§ **Brief**:
Return all of the lines below exactly as they are.

§ **Given data**:
★ ★ ★ ★ ★

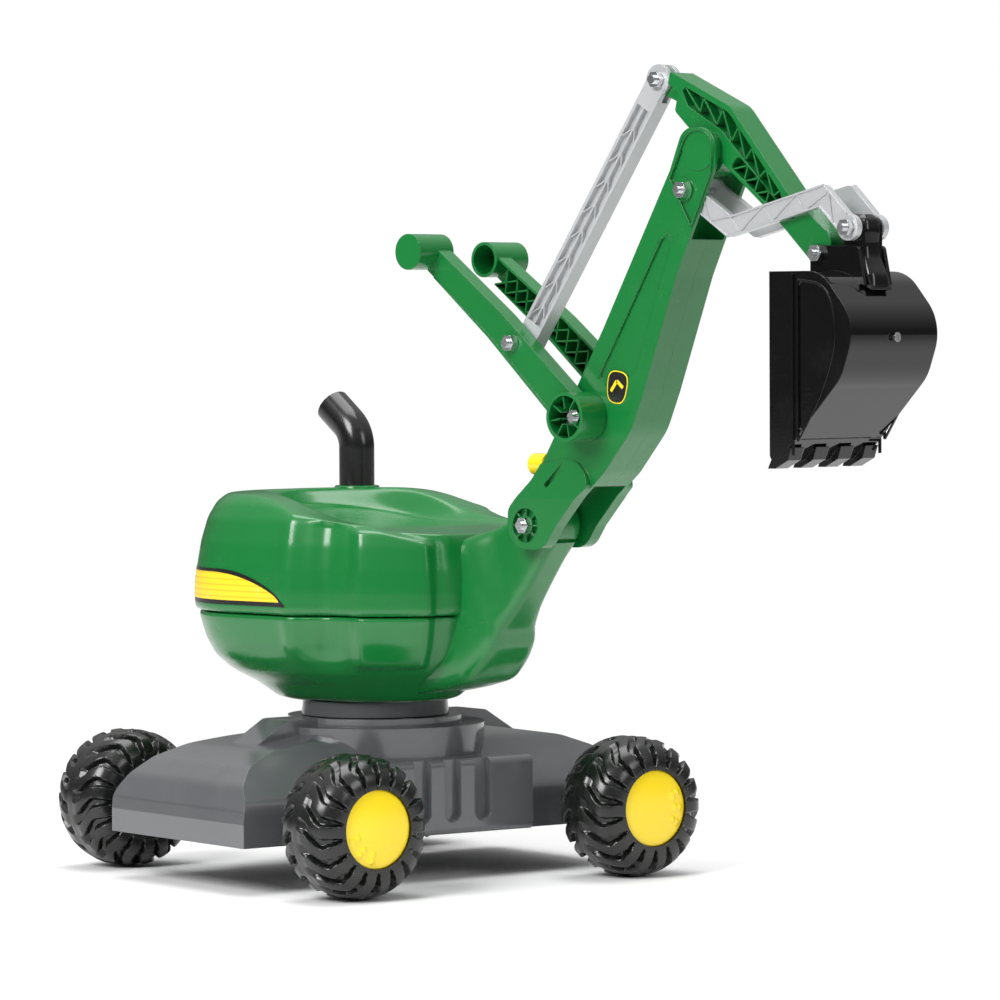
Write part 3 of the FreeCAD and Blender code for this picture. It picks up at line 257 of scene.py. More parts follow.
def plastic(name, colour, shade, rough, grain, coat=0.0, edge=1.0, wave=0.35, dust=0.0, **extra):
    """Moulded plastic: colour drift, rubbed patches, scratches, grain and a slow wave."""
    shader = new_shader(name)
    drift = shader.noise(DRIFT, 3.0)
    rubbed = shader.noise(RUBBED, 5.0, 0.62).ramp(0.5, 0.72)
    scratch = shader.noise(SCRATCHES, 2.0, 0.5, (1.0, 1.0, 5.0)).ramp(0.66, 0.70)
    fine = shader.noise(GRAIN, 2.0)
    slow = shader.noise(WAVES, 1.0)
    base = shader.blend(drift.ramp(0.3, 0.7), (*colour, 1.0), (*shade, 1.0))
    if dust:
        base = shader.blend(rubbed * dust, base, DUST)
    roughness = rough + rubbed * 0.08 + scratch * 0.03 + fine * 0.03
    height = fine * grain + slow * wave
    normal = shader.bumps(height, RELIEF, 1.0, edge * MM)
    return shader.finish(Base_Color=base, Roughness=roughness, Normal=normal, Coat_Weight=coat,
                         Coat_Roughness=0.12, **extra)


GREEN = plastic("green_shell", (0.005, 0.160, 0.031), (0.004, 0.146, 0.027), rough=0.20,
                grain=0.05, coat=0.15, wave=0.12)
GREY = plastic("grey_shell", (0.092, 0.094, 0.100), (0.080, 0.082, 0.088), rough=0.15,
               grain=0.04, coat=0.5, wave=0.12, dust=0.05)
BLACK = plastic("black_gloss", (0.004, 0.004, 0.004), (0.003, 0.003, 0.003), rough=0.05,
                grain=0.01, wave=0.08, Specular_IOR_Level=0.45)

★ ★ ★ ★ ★

§ **Full response**:
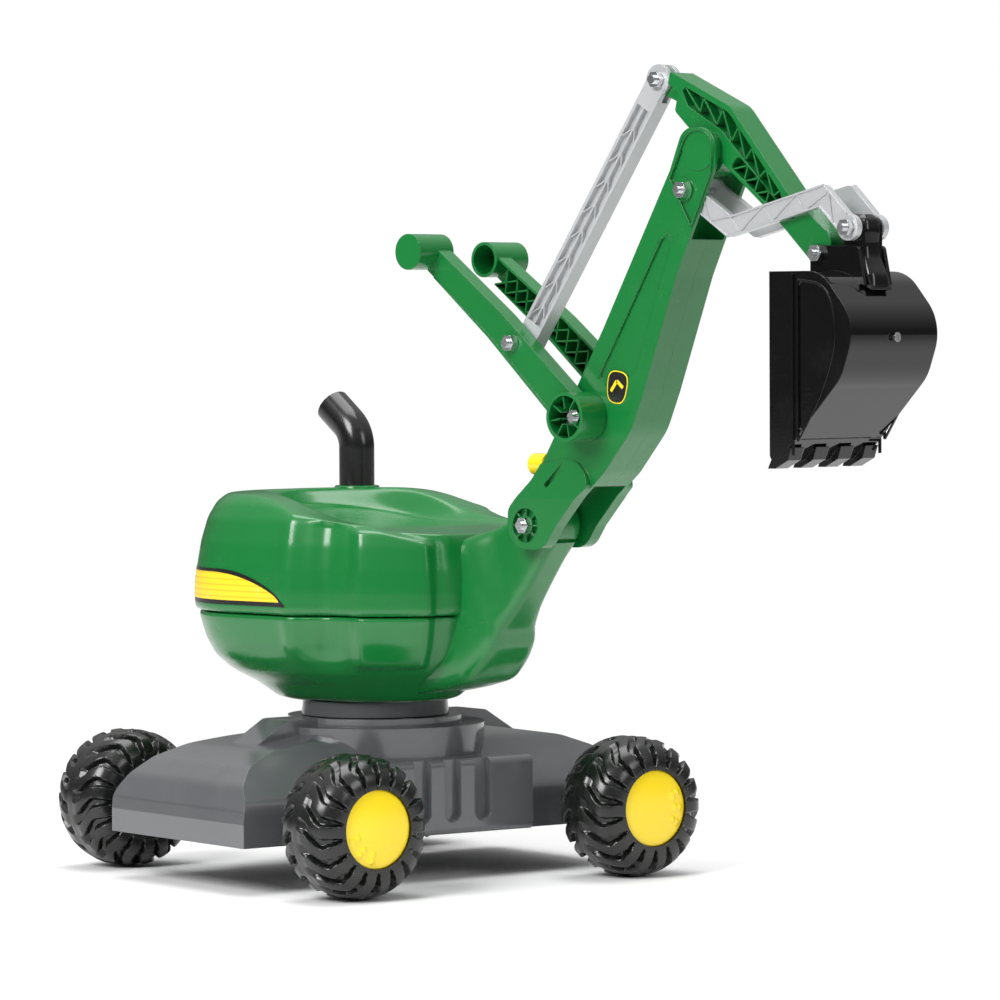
Write part 3 of the FreeCAD and Blender code for this picture. It picks up at line 257 of scene.py. More parts follow.
def plastic(name, colour, shade, rough, grain, coat=0.0, edge=1.0, wave=0.35, dust=0.0, **extra):
    """Moulded plastic: colour drift, rubbed patches, scratches, grain and a slow wave."""
    shader = new_shader(name)
    drift = shader.noise(DRIFT, 3.0)
    rubbed = shader.noise(RUBBED, 5.0, 0.62).ramp(0.5, 0.72)
    scratch = shader.noise(SCRATCHES, 2.0, 0.5, (1.0, 1.0, 5.0)).ramp(0.66, 0.70)
    fine = shader.noise(GRAIN, 2.0)
    slow = shader.noise(WAVES, 1.0)
    base = shader.blend(drift.ramp(0.3, 0.7), (*colour, 1.0), (*shade, 1.0))
    if dust:
        base = shader.blend(rubbed * dust, base, DUST)
    roughness = rough + rubbed * 0.08 + scratch * 0.03 + fine * 0.03
    height = fine * grain + slow * wave
    normal = shader.bumps(height, RELIEF, 1.0, edge * MM)
    return shader.finish(Base_Color=base, Roughness=roughness, Normal=normal, Coat_Weight=coat,
                         Coat_Roughness=0.12, **extra)


GREEN = plastic("green_shell", (0.005, 0.160, 0.031), (0.004, 0.146, 0.027), rough=0.20,
                grain=0.05, coat=0.15, wave=0.12)
GREY = plastic("grey_shell", (0.092, 0.094, 0.100), (0.080, 0.082, 0.088), rough=0.15,
               grain=0.04, coat=0.5, wave=0.12, dust=0.05)
BLACK = plastic("black_gloss", (0.004, 0.004, 0.004), (0.003, 0.003, 0.003), rough=0.05,
                grain=0.01, wave=0.08, Specular_IOR_Level=0.45)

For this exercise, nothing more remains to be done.